Uyuşmazlıkta ameliyatın hemen sonrası çekilen tomografide vidadaki hata fark edildiği ve sinire baskı yapabileceğinin düşünüldüğü, revizyon ameliyatının da kısa sürede yapılabileceğinin bilindiği, nitekim davacının ağrıları geçmeyince 2. ameliyata karar verildiği ve ameliyatı yapan hekimin beyanında da vidadaki kaymanın davacıdaki duruma neden olacağının ilk düşünüldüğünün belirtildiği, vidanın yerinin revizyon ameliyatı ile düzeltildiği görülmüştür.

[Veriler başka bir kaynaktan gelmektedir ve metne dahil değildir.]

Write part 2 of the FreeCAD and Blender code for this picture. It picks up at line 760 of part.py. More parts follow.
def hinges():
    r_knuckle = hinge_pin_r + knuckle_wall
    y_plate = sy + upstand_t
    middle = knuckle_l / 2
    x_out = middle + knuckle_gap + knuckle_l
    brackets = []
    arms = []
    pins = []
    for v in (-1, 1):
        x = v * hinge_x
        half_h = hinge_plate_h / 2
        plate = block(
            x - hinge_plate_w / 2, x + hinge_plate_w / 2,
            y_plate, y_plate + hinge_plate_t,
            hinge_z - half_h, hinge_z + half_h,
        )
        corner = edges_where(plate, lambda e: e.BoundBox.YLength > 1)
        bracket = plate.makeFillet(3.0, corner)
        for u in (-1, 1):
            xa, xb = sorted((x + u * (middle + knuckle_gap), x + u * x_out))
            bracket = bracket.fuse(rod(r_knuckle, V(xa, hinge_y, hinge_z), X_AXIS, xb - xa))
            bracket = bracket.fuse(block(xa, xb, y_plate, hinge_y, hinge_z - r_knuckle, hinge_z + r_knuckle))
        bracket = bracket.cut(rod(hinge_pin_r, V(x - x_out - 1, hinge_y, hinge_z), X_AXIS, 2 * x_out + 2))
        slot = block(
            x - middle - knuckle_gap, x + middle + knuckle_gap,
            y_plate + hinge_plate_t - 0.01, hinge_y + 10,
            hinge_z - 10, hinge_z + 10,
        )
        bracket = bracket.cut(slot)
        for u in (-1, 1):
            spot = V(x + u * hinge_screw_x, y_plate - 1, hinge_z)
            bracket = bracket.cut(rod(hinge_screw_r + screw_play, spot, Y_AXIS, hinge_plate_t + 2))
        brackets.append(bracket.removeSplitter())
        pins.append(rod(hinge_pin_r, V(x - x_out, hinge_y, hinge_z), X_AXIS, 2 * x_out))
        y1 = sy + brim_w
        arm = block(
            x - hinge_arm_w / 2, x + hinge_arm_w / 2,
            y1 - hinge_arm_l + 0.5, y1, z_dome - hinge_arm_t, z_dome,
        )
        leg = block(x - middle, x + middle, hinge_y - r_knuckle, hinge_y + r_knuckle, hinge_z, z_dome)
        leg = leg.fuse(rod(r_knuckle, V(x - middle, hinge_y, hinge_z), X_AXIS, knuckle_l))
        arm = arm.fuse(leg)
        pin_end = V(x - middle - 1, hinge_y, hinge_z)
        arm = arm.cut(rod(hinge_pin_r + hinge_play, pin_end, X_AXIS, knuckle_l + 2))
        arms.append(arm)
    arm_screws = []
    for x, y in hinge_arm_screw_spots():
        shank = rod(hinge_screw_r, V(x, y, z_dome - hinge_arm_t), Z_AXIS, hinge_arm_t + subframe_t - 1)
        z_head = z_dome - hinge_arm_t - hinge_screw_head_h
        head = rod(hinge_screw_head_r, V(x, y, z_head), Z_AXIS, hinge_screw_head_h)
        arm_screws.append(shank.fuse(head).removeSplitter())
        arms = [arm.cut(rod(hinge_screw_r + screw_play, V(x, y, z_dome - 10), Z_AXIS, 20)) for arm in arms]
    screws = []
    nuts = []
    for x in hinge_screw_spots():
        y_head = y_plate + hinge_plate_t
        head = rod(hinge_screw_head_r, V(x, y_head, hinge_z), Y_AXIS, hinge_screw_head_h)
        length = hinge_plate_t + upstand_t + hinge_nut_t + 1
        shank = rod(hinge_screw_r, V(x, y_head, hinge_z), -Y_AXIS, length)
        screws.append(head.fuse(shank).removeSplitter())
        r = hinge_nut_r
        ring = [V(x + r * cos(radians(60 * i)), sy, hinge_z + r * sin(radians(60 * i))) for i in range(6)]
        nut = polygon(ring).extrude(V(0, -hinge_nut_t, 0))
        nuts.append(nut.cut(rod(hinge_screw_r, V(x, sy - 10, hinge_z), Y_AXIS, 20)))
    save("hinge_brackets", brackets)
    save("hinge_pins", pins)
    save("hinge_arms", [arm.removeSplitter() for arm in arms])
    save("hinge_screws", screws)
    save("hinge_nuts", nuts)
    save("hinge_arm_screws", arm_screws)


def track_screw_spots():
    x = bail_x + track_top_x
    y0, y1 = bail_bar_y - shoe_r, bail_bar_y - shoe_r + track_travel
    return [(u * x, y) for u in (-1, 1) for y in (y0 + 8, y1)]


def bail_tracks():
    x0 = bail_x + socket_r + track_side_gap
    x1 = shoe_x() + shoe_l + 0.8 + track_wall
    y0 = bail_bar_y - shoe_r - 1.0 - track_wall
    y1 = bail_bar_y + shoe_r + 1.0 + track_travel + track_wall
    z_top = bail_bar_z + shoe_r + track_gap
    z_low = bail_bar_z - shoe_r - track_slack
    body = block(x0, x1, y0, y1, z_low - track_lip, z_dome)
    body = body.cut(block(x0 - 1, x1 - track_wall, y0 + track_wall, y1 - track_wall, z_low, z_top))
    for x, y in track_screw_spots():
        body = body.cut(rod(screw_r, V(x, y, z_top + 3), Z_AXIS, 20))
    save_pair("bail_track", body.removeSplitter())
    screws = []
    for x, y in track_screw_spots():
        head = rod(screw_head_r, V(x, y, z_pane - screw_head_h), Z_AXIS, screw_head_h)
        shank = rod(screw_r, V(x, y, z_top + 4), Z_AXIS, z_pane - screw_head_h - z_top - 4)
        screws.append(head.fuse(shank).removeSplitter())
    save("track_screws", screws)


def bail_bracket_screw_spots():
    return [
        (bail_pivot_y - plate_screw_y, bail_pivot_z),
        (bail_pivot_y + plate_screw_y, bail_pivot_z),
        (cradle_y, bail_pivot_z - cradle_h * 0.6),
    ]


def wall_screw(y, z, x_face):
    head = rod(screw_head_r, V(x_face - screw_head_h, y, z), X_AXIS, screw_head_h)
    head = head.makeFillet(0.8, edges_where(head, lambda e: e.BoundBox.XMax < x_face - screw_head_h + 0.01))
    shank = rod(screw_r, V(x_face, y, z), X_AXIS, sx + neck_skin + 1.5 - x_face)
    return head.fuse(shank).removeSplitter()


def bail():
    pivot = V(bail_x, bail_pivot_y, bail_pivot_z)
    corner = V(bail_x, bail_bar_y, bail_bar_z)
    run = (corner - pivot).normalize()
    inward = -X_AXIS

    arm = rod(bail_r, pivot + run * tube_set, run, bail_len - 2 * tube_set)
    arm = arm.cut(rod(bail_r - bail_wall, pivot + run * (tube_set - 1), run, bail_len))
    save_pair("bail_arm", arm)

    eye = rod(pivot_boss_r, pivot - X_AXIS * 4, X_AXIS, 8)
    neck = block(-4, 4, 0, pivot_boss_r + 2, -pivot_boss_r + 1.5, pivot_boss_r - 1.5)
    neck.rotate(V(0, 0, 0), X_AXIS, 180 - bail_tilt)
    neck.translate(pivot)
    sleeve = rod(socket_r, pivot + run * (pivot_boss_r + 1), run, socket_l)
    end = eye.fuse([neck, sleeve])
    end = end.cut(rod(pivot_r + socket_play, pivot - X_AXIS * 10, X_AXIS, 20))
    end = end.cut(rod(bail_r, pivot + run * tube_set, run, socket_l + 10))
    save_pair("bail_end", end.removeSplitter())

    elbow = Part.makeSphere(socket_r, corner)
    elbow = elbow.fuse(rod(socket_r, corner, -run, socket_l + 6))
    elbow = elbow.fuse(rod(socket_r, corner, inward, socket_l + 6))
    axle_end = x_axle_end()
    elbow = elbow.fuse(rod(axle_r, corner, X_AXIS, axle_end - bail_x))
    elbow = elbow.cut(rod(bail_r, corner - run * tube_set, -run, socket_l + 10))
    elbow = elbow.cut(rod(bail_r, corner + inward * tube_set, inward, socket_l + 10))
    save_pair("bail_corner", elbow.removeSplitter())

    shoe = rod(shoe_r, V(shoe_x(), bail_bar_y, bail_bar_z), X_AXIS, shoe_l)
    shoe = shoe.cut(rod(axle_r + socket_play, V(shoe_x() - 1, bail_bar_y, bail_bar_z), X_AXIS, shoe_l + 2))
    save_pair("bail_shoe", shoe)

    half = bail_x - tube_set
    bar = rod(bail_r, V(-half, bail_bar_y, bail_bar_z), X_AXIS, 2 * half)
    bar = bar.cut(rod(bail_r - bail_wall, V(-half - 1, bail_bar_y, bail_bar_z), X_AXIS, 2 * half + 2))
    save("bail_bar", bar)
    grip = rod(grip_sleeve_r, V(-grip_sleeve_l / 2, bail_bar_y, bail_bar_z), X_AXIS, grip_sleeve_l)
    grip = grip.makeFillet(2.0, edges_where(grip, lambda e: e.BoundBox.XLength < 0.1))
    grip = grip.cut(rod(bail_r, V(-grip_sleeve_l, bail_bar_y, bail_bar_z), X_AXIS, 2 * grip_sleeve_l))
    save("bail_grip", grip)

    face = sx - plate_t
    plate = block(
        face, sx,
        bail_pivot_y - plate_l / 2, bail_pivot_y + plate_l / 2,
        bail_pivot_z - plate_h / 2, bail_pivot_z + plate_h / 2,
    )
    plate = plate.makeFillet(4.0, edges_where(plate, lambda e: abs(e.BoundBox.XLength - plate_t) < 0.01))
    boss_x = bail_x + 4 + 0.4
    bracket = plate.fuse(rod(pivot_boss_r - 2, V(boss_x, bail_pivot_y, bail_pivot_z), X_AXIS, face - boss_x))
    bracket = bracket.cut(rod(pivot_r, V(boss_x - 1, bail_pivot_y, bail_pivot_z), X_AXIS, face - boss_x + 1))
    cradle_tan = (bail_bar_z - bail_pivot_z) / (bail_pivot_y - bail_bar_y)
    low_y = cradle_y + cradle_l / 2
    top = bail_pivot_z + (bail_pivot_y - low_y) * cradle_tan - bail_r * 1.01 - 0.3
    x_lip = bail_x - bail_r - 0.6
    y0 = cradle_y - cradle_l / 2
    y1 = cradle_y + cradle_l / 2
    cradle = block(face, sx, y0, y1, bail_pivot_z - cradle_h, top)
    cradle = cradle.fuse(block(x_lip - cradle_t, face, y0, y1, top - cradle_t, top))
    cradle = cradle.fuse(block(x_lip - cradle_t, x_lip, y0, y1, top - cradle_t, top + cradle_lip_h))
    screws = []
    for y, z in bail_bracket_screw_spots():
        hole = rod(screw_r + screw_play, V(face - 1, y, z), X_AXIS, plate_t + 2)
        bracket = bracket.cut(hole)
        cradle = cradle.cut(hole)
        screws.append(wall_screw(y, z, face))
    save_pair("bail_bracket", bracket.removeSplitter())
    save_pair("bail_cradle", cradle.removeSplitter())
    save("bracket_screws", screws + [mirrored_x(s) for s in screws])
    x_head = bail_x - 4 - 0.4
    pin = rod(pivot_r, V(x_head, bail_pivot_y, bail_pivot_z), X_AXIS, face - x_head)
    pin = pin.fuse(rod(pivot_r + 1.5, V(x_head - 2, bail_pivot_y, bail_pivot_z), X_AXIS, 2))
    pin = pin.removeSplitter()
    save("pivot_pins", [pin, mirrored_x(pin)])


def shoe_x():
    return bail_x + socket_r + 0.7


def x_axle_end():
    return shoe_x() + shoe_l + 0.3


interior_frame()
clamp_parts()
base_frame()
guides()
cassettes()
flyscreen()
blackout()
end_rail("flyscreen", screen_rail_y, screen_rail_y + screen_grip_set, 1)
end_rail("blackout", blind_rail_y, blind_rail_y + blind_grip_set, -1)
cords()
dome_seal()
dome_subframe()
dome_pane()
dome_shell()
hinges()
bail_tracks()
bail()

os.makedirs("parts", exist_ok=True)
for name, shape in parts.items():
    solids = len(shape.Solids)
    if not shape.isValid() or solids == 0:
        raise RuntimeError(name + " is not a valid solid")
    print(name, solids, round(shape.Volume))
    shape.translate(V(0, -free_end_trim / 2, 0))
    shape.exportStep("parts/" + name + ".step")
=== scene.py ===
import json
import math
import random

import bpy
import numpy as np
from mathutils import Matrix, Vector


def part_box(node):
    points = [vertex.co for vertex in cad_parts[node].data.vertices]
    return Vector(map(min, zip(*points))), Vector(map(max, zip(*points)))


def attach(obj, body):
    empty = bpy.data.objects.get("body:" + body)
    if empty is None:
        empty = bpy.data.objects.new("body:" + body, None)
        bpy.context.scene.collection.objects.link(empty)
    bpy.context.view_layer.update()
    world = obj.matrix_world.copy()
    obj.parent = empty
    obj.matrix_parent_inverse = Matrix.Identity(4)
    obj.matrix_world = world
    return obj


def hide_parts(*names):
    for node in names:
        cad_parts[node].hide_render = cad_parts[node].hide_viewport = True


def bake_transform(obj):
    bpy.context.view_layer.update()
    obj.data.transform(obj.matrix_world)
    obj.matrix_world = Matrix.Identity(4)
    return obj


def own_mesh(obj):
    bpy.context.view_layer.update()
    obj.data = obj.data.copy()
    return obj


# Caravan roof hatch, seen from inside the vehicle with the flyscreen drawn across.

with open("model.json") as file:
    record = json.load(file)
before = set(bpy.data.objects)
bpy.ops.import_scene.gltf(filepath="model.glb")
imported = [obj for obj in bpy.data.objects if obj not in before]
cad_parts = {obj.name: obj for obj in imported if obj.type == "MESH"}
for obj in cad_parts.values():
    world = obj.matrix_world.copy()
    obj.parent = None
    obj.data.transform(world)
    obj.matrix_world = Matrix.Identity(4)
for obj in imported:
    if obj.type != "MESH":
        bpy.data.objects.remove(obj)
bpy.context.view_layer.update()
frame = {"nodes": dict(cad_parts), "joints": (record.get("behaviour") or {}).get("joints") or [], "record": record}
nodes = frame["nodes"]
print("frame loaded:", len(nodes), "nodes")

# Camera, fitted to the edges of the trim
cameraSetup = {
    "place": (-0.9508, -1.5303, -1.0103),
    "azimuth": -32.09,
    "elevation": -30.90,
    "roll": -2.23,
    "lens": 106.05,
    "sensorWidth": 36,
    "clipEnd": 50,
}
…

Davacının durumu Adli Tıp Kurulu raporunda komplikasyon olarak değerlendirilmiş ise de, İdare Mahkemesince, hükme esas alınan Adli Tıp Kurulu raporunda imzası bulunan hekimler içinde Nöroşirürji( Beyin ve Sinir Cerrahı ) uzmanı bulunmadığı gibi, bu tür vakalarda ortaya çıkması muhtemel bu durumları önlemek ve kısa sürede fark edilmesine rağmen, 2. ameliyata 9 gün sonra karar verilmesinin sonuca etkisi, geç kalınmış bir karar olup olmadığı, vidadaki kaymanın fark edilmesine rağmen düzeltme ameliyatının bu vakalarda hemen yapılmamasının nedenleri, hemen yapılsaydı sonuca etkisi, olaydaki dokuz günlük gecikmenin davacının durumuna etki edecek ciddi bir gecikme olup olmadığının değerlendirileceği, beyin ve sinir cerrahı uzmanının görüşünün de bulunduğu Adli Tıp Genel Kurulu’ndan ek rapor alınarak bir karar verilmesi gerekirken, eksik inceleme sonucu verilen kararda hukuki isabet bulunmamaktadır.

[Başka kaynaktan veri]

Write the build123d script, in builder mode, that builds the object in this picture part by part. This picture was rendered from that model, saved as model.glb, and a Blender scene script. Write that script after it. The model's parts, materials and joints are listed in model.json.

Açıklanan nedenlerle, … İdare Mahkemesi’nin … tarih ve E:….; K:… sayılı kararının BOZULMASINA, yeniden bir karar verilmek üzere dosyanın adı geçen mahkemeye gönderilmesine, 2577 sayılı Kanunun 18.06.2014 gün ve 6545 sayılı Kanunla eklenen Geçici 8. maddesinin 1. fıkrası ve 54. maddesinin 1. fıkrası uyarınca bu kararın tebliğ tarihini izleyen günden itibaren onbeş gün içinde karar düzeltme yolu açık olmak üzere, 22/06/2017 tarihinde oybirliğiyle karar verildi.